Torah tidbits

Lead Tidbit
The Key (no) - Part of the Key (better, but...) - Two Different Keys (yes, this one)

Personal time again. Please join me on a train of thought. The thoughts that make up this Lead Tidbit started on Yom Kippur, when I pondered the fact that Shabbat "knocked out" a few Avinu Malkeinus and some other prayers that we could have used. What did Shabbat offer to compensate us? One word hit me: B'AHAVA. We said (five times over YK) that G-d gave us Shabbat and Yom Kippur with love and that Yom Kippur was the day of pardon, forgiveness, and atonement... and to pardon all our sins B'AHAVA. This additional B'AHAVA is added on Shabbat, and can be seen as an extra measure of love from G-d. Not only does He lovingly give us Yom Kippur as a day of forgiveness, but He forgives us with love. Think about it. That's a big additional step. Then my thoughts included the previous paragraph in the Amida - You chose us from among all the nations, You loved us... Add then the daily statements of Ahava Rabba and Ahavat Olam. That love from G-d is mutual (supposed to be), as we see in the daily twice (at least) recited SH'MA - And you shall love G-d...

From here, the thoughts jump - no, not jump, flow from mutual love between G-d and the Jew, to SIMCHA. The love with which He gives us Rosh HaShana and Yom Kippur and the process of T'shuva, smoothly point the way to ZMAN SIMCHATEINU, the time of our joy.

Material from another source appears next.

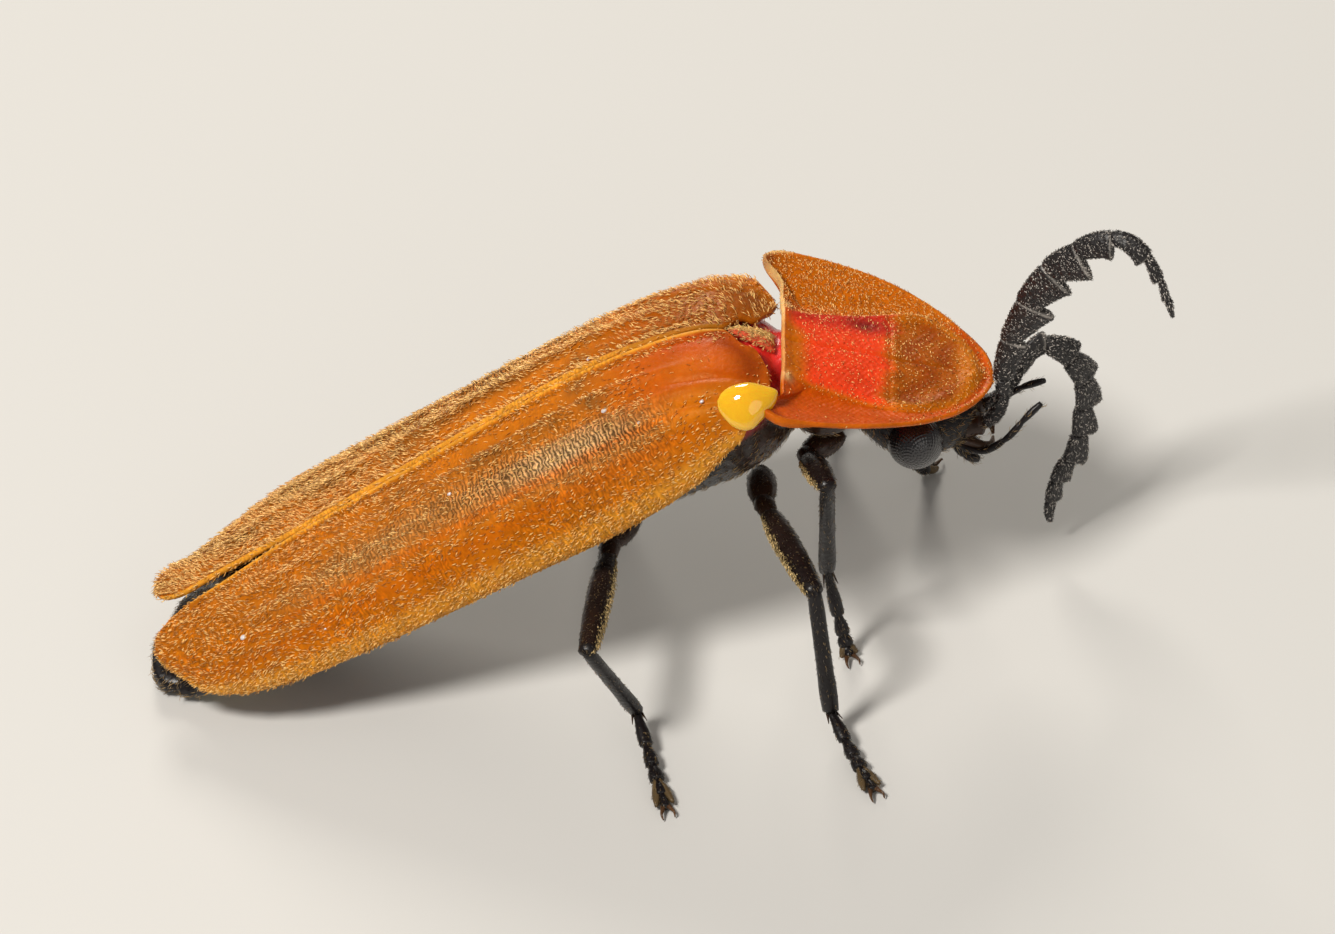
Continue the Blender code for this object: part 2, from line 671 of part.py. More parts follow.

Sukkot allows the blossoming of our Love of G-d through the joy we find in the fulfillment of the mitzvot of the period and our ability to see the continuum of our relationship with G-d through the YIR'A (fear and reverence) of the Yamim Nora'im to the AHAVA and SIMCHA of CHATIMAT HADIN on Hoshana Rabba and the joyous celebration of Torah on Simchat Torah.

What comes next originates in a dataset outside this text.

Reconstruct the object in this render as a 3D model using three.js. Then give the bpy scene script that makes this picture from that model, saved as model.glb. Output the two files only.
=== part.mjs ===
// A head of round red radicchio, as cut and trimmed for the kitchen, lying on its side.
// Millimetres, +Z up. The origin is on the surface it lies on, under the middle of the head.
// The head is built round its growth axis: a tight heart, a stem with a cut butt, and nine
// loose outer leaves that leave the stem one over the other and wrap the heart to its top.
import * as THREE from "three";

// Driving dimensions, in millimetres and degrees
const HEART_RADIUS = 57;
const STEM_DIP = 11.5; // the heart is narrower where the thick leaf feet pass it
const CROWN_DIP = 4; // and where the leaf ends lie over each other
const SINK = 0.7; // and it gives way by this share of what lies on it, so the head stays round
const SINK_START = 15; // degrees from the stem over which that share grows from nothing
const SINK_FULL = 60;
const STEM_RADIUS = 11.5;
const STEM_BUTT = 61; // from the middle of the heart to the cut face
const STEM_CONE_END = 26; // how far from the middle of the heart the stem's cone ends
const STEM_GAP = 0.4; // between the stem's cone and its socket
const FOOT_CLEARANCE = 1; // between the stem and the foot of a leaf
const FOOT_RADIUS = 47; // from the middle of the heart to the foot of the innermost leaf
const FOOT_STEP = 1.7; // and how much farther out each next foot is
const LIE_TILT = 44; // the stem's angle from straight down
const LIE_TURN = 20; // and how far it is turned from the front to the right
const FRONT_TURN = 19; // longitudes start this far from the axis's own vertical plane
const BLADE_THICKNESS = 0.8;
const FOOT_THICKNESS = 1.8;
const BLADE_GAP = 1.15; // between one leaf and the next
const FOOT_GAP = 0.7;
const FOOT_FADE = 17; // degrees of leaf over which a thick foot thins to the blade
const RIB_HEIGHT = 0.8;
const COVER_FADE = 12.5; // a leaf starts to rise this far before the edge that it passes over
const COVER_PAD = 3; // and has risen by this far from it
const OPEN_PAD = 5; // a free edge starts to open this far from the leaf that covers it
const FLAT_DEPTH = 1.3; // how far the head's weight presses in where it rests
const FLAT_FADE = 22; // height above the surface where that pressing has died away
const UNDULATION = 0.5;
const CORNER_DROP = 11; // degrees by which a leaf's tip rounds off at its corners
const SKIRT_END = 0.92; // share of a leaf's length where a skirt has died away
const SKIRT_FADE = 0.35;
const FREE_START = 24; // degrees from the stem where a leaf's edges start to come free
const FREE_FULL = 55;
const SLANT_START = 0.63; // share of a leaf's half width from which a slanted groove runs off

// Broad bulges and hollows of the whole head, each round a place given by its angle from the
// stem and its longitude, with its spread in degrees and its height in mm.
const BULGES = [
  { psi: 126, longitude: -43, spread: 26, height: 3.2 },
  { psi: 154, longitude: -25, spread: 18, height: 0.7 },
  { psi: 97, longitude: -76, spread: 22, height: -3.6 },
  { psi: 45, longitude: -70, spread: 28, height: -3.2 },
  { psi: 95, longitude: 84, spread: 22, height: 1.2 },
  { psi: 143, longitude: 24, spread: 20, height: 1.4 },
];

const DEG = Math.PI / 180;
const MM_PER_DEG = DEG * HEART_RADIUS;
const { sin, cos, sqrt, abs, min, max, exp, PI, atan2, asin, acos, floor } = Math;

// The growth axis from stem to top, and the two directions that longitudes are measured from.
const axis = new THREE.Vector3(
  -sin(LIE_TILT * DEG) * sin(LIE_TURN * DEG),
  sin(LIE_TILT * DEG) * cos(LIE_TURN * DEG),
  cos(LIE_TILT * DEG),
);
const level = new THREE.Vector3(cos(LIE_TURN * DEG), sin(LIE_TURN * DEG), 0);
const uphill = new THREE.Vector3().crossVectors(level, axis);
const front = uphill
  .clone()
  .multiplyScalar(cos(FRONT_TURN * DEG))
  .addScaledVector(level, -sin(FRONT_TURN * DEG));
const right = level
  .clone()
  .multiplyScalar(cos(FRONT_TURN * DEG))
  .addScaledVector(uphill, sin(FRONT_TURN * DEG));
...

That, I thought, was the key. But then I thought of the funerals that continue to take place, the bombings and the rockets. So I thought I had only part of the key. And then I realized what the other, different key is. We said it enough times over YK. HANISTAROT LASHEM ELOKEINU. We do not know everything. But we do know (should know) beyond a doubt, the love and joy of our relationship with G-d.

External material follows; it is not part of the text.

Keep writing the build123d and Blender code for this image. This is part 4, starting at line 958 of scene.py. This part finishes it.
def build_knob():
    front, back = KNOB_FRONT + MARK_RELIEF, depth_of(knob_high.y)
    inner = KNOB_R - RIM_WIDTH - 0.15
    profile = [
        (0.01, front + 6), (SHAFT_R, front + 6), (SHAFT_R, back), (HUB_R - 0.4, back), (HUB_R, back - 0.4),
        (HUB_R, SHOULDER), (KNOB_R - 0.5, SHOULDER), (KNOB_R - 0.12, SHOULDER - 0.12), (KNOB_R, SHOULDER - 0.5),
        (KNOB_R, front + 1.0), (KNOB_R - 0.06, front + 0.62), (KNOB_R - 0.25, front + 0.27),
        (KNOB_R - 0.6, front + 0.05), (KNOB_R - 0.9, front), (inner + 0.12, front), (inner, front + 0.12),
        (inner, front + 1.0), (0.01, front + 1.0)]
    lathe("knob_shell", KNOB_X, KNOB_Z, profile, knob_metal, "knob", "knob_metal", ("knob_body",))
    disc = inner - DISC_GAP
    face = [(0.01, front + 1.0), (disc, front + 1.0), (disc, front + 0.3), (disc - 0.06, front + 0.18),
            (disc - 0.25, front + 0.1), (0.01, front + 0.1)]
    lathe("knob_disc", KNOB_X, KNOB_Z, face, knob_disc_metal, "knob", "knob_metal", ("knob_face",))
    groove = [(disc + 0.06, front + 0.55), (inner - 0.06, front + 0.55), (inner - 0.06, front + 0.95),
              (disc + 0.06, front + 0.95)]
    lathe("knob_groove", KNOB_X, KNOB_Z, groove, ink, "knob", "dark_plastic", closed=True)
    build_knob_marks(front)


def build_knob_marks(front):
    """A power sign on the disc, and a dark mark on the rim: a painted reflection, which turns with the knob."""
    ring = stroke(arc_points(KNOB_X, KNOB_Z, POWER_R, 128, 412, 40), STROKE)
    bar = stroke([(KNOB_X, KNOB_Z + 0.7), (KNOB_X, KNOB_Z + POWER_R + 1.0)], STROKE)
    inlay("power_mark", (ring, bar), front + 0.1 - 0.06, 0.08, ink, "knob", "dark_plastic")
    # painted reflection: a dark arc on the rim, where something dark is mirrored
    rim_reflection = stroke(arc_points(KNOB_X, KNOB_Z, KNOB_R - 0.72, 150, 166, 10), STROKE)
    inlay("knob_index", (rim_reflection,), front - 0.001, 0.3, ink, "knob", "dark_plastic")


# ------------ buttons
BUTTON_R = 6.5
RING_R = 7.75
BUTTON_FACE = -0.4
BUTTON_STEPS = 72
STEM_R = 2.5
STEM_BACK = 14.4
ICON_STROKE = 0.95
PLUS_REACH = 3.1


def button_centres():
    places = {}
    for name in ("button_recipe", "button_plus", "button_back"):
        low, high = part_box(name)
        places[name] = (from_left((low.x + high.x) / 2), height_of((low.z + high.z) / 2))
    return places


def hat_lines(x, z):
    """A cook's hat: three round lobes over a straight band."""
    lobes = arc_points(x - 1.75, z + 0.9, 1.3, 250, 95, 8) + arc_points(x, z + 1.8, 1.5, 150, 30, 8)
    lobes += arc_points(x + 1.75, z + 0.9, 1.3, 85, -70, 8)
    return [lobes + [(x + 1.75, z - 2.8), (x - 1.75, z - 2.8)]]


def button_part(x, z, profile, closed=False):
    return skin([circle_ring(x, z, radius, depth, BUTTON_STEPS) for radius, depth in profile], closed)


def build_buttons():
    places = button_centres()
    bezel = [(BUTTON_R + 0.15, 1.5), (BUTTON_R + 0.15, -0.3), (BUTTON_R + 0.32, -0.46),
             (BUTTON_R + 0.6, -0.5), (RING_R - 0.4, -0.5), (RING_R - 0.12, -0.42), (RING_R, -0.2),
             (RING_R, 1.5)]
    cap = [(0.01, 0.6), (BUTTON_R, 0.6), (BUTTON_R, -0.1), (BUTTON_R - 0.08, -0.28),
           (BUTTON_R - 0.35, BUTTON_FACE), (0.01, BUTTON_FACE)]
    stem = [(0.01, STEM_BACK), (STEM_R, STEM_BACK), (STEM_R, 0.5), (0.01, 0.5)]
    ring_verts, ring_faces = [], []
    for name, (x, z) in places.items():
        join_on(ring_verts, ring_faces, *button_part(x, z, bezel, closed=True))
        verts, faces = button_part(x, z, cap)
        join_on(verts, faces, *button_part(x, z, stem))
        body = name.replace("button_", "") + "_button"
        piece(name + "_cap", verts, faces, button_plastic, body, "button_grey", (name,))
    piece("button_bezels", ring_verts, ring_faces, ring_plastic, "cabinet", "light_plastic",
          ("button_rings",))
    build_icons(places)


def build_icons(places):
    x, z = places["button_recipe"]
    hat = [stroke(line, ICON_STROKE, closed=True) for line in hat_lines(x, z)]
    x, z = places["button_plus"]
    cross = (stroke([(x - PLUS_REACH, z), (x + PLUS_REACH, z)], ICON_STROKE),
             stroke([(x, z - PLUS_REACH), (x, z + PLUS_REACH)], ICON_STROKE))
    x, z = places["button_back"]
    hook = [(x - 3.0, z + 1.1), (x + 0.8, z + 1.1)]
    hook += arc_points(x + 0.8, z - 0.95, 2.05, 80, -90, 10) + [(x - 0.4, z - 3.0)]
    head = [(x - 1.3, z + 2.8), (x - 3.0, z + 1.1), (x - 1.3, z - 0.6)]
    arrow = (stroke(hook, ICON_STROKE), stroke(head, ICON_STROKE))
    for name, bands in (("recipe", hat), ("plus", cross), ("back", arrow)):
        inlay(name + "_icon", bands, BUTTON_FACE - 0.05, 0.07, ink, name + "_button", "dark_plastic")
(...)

Here's where the train of thought will stop, let you disembark, and hopefully allow you to catch your own train and see where it takes you.

When things that happen clash with a feeling of love of G-d and/or impede one's feelings of simcha, then the lack of understanding of what's happening means that AHAVA and SIMCHA are only "part of the key". But when we understand that we cannot under- stand everything, that there are mysteries that are G-d's and not revealed to us, then that belief and confidence in HANISTAROT, then it becomes a different but other key, complementing the first key of AHAVA and SIMCHA, to enrich, rather than detract, from our celebration of ZMAN SIMCHATEINU.